«Prima con dieci euro prendevi quasi un grammo di erba. Adesso te ne danno la metà». Che il mercato della marijuana a Catania sia in crisi se n’erano già accorti i clienti. Tutto sarebbe cominciato dopo il pentimento a gennaio di Fabrizio Nizza, a capo della piazza di spaccio di Librino. La paura che l’ex capo potesse svelare i luoghi dei depositi e far sfumare affari da centinaia di migliaia di euro avrebbe indotto gestori e spacciatori a stare al coperto. E, pare, anche a diminuire gli approvvigionamenti dall’Albania, complice l’altra crisi che ha colpito il mercato della marijuana lo scorso anno, con il mega blitz delle forze dell’ordine a Lazarat. Un piccolo centro a 200 chilometri da Tirana, la cui economia era basata proprio sulla coltivazione ed esportazione di cannabis. «La carenza di marijuana e i prezzi alti vengono sopperiti con l’arrivo di hashish dal Marocco e dal Palermitano», spiegava ieri il comandante provinciale della guardia di Finanza Roberto Manna, a proposito di un sequestro del sequestro di 880 chili di erba. Una situazione già sperimentata dalle tasche dei clienti etnei.
A raccontare ai magistrati etnei come funziona il giro della droga a Catania è stato anche Salvatore Nicolosi, luogotenente di Nizza, pentitosi di essersi pentito. La cocaina arriva dalla Calabria e da Napoli. Comprata a 55-53 euro al grammo, veniva venduta a 90. Fino a quando non si passati alle palline, ognuna con 0,33 grammi di cocaina per un costo di 30 euro. La marijuana, invece, è sempre approdata sull’isola dall’Albania. A fine anni ’90, a creare il contatto con la famiglia catanese è stato un gruppo che viveva nel campo nomadi di Lecce. Comprata a 800-1200 euro al chilo, veniva di solito rivenduta a 1800-2500, secondo la qualità. Almeno fino alla crisi di inizio anno. Da qualche mese, infatti, ci sono meno zone spaccio e vengono vendute quantità inferiori. Se prima un consumatore abituale poteva comprare anche a grammi, risparmiando, adesso deve accontentarsi della stecchetta allungata dallo spacciatore. Unità di misura che è scesa in quantità e raddoppiata di prezzo: dieci euro per quasi mezzo grammo. «L’impressione è che l’erba sarà sempre meno, più di qualità e cara. Come la cocaina di una volta, insomma», racconta un cliente.
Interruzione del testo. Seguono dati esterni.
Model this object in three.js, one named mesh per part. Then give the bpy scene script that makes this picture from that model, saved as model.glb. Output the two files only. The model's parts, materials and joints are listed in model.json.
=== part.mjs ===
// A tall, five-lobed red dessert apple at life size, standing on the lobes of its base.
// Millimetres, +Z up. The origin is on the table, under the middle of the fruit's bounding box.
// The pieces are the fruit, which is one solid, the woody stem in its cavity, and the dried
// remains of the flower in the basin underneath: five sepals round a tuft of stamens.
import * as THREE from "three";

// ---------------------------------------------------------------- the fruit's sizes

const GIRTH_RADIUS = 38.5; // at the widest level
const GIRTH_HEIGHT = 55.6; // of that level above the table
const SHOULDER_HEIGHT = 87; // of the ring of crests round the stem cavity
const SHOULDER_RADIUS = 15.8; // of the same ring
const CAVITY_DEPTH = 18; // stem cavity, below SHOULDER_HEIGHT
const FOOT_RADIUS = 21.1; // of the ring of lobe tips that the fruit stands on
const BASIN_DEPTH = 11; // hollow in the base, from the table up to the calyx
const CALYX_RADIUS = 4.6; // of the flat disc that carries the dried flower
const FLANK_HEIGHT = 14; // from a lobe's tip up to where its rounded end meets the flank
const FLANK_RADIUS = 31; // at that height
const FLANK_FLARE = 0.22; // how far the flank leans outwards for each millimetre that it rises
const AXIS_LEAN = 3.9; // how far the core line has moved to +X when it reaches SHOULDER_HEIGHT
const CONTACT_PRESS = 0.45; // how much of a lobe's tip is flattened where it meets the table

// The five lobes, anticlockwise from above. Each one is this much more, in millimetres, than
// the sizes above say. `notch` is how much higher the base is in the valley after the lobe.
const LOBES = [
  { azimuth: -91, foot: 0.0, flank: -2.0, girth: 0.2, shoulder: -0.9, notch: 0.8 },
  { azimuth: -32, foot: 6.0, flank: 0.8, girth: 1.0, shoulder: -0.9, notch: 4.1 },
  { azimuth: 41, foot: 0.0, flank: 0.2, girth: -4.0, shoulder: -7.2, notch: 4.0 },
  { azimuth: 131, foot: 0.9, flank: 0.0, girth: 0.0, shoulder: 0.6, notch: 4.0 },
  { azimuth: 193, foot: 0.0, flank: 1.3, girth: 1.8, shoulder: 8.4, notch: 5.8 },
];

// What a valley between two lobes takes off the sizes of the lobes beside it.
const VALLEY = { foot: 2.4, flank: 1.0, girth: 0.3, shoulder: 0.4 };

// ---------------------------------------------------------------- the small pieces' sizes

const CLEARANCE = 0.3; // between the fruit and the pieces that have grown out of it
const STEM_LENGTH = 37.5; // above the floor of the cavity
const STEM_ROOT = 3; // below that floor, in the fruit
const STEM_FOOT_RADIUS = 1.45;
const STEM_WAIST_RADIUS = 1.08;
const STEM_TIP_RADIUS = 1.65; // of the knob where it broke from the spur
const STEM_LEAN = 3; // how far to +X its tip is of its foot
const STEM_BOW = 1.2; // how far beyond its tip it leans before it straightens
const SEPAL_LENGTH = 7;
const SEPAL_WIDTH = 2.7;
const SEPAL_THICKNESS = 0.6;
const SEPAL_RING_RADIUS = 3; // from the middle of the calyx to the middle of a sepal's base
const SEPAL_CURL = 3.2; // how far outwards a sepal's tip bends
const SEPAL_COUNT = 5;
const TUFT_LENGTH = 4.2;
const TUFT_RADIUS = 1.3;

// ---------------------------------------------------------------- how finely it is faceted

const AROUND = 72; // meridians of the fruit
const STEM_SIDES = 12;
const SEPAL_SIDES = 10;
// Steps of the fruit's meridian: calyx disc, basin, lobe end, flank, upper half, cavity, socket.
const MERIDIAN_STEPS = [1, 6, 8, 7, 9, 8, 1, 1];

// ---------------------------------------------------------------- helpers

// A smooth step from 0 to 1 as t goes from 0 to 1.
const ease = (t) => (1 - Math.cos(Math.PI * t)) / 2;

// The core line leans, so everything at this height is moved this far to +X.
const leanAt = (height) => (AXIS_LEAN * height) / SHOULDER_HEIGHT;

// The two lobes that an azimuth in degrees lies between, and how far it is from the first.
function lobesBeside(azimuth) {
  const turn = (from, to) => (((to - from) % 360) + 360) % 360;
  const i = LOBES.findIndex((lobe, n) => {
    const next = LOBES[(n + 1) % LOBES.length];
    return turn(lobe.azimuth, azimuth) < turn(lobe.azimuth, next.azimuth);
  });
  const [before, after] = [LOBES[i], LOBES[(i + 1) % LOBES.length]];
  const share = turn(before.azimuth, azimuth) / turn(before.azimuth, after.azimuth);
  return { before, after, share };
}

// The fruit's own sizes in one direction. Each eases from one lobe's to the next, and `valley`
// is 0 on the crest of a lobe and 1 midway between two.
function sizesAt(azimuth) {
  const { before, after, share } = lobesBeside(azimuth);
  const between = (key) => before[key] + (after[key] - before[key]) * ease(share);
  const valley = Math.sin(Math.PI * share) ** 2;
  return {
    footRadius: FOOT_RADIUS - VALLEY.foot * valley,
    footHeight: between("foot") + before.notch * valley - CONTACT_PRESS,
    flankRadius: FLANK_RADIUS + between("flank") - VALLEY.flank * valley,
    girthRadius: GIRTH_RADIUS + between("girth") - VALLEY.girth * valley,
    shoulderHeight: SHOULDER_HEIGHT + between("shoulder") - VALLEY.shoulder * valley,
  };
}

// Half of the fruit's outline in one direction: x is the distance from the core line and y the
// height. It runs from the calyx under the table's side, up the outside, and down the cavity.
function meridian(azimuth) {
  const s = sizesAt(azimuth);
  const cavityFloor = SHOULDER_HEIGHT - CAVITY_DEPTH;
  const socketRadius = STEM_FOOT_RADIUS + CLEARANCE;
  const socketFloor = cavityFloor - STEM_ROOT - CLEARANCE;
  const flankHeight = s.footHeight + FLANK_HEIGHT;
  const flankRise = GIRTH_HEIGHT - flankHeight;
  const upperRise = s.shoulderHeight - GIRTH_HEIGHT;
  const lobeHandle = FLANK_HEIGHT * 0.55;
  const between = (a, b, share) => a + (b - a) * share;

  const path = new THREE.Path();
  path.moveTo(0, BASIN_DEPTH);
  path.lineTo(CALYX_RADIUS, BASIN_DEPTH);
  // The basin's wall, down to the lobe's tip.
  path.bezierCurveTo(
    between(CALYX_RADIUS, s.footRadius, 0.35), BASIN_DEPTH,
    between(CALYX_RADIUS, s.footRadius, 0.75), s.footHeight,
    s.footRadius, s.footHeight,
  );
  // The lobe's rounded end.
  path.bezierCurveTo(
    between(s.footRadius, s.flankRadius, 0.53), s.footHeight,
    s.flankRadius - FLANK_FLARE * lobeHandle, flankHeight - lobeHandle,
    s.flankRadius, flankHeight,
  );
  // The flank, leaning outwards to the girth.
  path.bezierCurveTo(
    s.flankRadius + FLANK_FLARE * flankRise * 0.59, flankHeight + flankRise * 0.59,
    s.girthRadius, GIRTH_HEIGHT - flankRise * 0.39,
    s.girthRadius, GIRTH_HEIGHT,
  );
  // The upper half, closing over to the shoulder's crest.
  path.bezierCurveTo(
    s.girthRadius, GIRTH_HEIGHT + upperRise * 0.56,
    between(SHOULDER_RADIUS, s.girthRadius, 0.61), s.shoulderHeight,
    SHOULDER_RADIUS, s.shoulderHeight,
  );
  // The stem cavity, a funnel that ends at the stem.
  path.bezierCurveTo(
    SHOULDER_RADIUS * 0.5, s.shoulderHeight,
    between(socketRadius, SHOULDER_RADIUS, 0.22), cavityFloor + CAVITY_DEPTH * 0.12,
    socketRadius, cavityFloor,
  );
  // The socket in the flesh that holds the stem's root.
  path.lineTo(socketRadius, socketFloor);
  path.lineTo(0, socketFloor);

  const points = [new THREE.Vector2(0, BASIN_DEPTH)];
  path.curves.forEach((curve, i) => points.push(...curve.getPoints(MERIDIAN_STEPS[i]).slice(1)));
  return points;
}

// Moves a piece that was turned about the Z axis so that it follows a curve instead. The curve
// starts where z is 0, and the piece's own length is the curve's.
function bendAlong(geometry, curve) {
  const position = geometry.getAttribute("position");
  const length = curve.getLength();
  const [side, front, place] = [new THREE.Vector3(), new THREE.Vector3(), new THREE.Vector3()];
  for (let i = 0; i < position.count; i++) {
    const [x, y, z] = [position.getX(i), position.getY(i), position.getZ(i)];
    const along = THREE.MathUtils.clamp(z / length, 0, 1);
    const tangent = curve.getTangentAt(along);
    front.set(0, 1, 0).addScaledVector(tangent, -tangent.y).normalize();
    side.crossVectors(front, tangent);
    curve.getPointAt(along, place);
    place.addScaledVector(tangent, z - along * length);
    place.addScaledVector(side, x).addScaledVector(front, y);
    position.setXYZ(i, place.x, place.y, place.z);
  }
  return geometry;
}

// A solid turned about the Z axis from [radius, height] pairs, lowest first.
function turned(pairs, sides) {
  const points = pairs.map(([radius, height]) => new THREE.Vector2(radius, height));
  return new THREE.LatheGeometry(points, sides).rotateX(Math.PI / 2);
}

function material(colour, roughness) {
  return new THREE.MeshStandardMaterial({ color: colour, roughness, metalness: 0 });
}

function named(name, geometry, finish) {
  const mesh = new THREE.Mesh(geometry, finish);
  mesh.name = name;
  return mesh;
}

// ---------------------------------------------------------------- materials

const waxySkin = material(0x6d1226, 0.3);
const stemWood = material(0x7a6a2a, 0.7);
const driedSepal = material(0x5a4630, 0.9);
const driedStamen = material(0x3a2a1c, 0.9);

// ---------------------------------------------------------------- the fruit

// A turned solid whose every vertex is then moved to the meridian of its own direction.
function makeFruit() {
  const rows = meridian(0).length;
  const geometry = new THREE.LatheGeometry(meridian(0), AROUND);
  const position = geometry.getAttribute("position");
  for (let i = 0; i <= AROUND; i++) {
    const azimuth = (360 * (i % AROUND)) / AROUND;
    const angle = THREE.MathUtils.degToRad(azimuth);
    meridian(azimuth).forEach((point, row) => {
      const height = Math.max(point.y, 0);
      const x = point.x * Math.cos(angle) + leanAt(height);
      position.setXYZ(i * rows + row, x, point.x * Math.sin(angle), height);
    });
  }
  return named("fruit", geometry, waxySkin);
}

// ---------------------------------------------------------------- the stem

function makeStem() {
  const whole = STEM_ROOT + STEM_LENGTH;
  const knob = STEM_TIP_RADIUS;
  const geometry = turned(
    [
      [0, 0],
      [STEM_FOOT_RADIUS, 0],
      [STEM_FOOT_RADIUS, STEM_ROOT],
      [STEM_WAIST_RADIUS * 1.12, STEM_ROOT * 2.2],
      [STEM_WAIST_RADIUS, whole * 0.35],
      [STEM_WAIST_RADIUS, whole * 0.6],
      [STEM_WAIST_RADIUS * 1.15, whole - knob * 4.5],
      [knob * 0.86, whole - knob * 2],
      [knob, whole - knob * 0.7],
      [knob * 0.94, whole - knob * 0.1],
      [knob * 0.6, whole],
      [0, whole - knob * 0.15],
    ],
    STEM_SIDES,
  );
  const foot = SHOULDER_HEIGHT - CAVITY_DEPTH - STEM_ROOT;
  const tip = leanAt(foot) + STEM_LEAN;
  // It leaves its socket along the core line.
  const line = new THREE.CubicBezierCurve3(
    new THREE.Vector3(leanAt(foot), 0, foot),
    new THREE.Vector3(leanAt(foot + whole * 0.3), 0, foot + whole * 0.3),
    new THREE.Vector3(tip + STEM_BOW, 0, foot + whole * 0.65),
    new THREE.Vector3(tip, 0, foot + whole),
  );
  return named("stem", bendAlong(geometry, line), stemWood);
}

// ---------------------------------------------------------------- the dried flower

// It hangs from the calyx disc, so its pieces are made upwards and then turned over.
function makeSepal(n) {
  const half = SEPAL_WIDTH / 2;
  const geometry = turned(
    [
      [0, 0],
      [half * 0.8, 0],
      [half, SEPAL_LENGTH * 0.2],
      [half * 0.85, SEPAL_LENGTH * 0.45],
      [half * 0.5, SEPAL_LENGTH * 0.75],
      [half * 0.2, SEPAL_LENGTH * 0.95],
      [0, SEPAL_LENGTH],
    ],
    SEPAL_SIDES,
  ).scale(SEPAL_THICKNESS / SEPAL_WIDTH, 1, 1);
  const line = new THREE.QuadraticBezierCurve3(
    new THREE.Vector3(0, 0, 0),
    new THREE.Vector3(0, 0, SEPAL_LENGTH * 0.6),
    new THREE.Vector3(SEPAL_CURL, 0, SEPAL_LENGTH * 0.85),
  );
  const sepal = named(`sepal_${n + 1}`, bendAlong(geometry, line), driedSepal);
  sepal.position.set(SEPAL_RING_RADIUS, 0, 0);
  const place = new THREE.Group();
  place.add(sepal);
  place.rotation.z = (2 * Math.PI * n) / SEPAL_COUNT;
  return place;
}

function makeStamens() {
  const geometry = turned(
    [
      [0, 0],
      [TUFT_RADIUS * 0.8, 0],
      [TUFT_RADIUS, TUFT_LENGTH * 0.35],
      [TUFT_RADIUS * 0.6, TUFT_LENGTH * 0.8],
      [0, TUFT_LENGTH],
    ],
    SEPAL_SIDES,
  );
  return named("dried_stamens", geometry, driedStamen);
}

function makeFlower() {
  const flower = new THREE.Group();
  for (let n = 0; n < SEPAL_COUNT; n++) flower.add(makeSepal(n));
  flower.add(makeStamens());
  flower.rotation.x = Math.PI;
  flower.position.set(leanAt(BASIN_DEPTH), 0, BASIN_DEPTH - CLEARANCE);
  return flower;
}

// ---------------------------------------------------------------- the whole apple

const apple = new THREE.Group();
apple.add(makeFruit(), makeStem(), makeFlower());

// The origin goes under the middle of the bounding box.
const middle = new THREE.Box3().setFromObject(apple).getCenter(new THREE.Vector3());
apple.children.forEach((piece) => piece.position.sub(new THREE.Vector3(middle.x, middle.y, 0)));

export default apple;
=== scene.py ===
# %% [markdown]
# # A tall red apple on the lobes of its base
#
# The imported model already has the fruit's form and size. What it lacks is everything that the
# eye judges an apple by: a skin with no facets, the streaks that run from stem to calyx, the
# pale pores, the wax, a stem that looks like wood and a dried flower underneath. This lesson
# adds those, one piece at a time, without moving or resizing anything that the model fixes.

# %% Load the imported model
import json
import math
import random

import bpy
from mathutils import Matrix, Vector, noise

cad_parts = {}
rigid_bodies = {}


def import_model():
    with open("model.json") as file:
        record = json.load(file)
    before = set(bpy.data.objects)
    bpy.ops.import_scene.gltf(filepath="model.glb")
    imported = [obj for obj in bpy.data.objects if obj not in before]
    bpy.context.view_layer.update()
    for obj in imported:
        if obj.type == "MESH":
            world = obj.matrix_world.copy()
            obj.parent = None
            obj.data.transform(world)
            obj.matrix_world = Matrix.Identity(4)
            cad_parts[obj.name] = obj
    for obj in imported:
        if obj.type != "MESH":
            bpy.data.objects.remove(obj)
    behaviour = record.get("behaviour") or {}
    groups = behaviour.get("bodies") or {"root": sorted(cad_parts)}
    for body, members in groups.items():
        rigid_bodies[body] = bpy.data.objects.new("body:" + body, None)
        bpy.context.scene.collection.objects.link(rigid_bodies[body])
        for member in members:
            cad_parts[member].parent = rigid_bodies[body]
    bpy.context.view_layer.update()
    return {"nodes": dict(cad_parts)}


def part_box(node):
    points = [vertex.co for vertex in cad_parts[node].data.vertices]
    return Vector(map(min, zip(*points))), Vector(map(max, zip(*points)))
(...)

Non è chiaro come queste dure modifiche del mercato abbiano inciso su ruoli e guadagni dell’organizzazione criminale. Stando ai racconti dei collaboratori di giustizia, in un business a regime, i capi riuscivano a dividere ogni due o tre mesi circa 20-30mila euro a testa. Al netto delle spese legali, gli stipendi e il pagamento delle case dove si tiene lo stupefacente. Alcuni gestori riuscivano a guadagnare anche mille euro a settimana. Ai pusher andavano invece 80 euro al giorno e alle vedette 60. Il tutto per un lavoro full time, gestito su due turni: dalle 14 alle 21 e dalle 21 alle 5. Un business che fa riferimento alla più grande piazza di spaccio etnea, quella di Librino – San Cristoforo, considerata un’unica cosa, ma con due diversi referenti: Fabrizio Nizza per il quartiere a sud di Catania e il fratello Daniele per il centro storico. Ma è il primo a essere considerato il più esperto trafficante di droga di Catania, fino al pentimento a gennaio.
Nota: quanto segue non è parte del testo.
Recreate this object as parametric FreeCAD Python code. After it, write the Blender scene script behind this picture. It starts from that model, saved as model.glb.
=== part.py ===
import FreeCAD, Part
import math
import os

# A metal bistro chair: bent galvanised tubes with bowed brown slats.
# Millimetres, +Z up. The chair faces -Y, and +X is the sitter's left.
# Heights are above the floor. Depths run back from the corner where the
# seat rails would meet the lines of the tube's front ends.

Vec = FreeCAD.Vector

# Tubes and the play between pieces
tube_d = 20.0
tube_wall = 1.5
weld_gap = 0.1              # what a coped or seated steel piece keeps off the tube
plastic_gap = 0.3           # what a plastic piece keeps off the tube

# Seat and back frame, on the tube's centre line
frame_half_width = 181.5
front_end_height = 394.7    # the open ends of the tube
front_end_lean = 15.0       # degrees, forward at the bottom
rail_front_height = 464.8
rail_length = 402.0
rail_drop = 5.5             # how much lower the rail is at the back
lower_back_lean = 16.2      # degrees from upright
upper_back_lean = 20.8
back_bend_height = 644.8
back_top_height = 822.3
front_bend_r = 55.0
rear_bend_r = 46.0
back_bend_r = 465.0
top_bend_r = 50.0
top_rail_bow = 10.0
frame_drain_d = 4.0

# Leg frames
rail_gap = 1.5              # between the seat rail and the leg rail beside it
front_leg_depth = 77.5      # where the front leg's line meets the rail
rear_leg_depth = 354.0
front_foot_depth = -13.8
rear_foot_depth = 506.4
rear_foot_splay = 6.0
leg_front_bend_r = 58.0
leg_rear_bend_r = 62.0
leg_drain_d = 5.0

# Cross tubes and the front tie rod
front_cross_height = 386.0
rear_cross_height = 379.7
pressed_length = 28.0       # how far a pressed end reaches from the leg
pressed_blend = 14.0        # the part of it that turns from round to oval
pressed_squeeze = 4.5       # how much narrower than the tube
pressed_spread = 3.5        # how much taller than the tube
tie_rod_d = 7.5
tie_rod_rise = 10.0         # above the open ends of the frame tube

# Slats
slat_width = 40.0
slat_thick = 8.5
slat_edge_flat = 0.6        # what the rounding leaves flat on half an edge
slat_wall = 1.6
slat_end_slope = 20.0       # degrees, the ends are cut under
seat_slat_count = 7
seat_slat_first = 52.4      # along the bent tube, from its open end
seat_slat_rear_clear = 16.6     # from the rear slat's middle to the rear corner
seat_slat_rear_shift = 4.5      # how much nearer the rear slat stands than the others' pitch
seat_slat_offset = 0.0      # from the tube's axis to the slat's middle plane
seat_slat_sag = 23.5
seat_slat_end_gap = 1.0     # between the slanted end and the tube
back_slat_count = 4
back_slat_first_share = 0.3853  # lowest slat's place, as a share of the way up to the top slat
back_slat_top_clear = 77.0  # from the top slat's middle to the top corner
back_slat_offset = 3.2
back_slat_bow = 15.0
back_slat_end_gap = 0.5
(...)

Fabrizio Nizza si avvicina a Cosa nostra nel 1996, per poi affiliarsi nel 2008 con il rito della pungiuta. Nell’abitazione di San Giovanni Galermo c’era tutto il gotha dei Santapaola. L’allora responsabile provinciale Vincenzo Aiello, il reggente dell’ala militare e padrino di Nizza Santo La Causa, il responsabile del quartiere Civita e padrino di Daniele Nizza Carmelo Puglisi. Una scalata nelle gerarchie di Cosa Nostra, ha permesso ai due di avere sempre maggiore autonomia e potere decisionale. Tanto da sottrarre nel 2009 alcune piazze di spaccio al clan Cappello. Dopo l’arresto e il pentimento, a Fabrizio Nizza potrebbe essere subentrato il fratello più piccolo Andrea Luca. «Un personaggio vivace», lo ha definito Santo La Causa. Latitante da dicembre 2014, si sospetta sia passato a lui il testimone per la gestione dei viaggi dello stupefacente dalla città albanese di Durazzo. Carichi da circa 200mila euro per ogni viaggio, pagati in anticipo con la complicità di un autista di autobus della linea Sicilia-Albania.